We decided to try an air fryer. Apparently they cook half as fast and twice as well. Not so far.
We started by observing each other warily from across the kitchen. Once I actually took it out of the box. Then I admired it for another few days.
Our first attempt was jacket potatoes, they were okay. Then we made a cocktail sausage confection that did go well. That’s it so far.
I’ve found that things may be hot but they cool down faster than you can eat them. The cooking is questionable. We had meatballs last night, cooked through yes, hot, barely.
The salmon we cooked was okay but not nearly as nice as done in the oven. plus it’s fiddly, and it wasn’t that hot.
Then you have to get cooking dishes that fit, and work out how to get everything you want to cook inside it. I’ve given up and I’m boiling the vegetables. We used to put them in the oven too in a Pyrex dish with garlic butter.
Oven chips went well though.
Hints from a non-cook
I will pursue this. But if you’re thinking of buying one it’s a different world. It’s not as simple as slam it in the oven on the right temperature and let it cook. Forget everything you knew.
We bought a round one. I would buy one with two drawers now.
How you cook for an entire family in them I’m not sure.
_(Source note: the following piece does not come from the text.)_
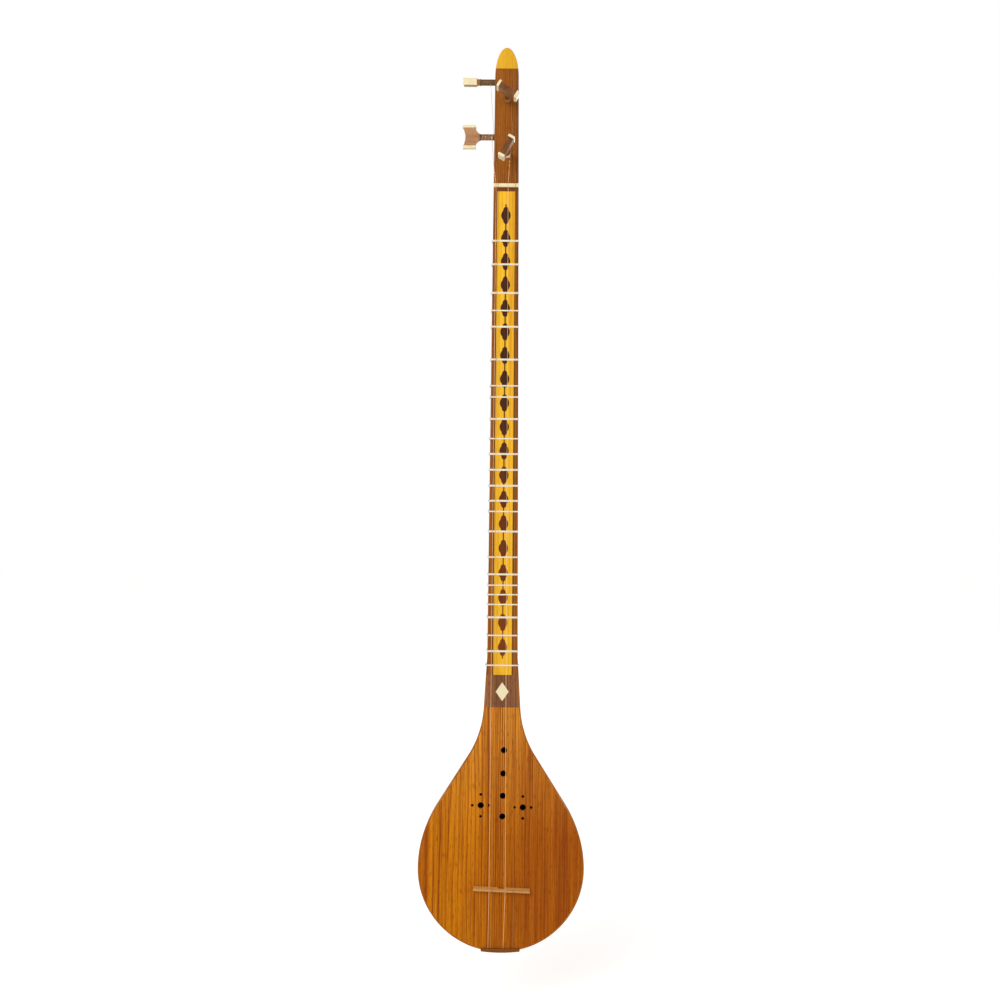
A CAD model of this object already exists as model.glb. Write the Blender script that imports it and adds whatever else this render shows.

My feeling is that they’re great to crisp up fried food. Some people do make cakes and desserts, but a lot of what I see on line seems to be centred on chicken in batter.
I am exaggerating, but the words of caution are real. I saw a programme where they showed you the disasters and commented on how long it takes to get used to them – for non experts in the kitchen.
However, a lot of what they cooked were fakeaways. I can see that you could make a chicken tikka, Chinese dishes, that sort of thing.
I will update you but just be cautious, they are expensive and at the moment we’re not saving much cooking time. They say it’s a smaller area to heat, that makes sense, but nearly the same cooking time and the food is just north of warm?
Perhaps ours is faulty? I don’t know.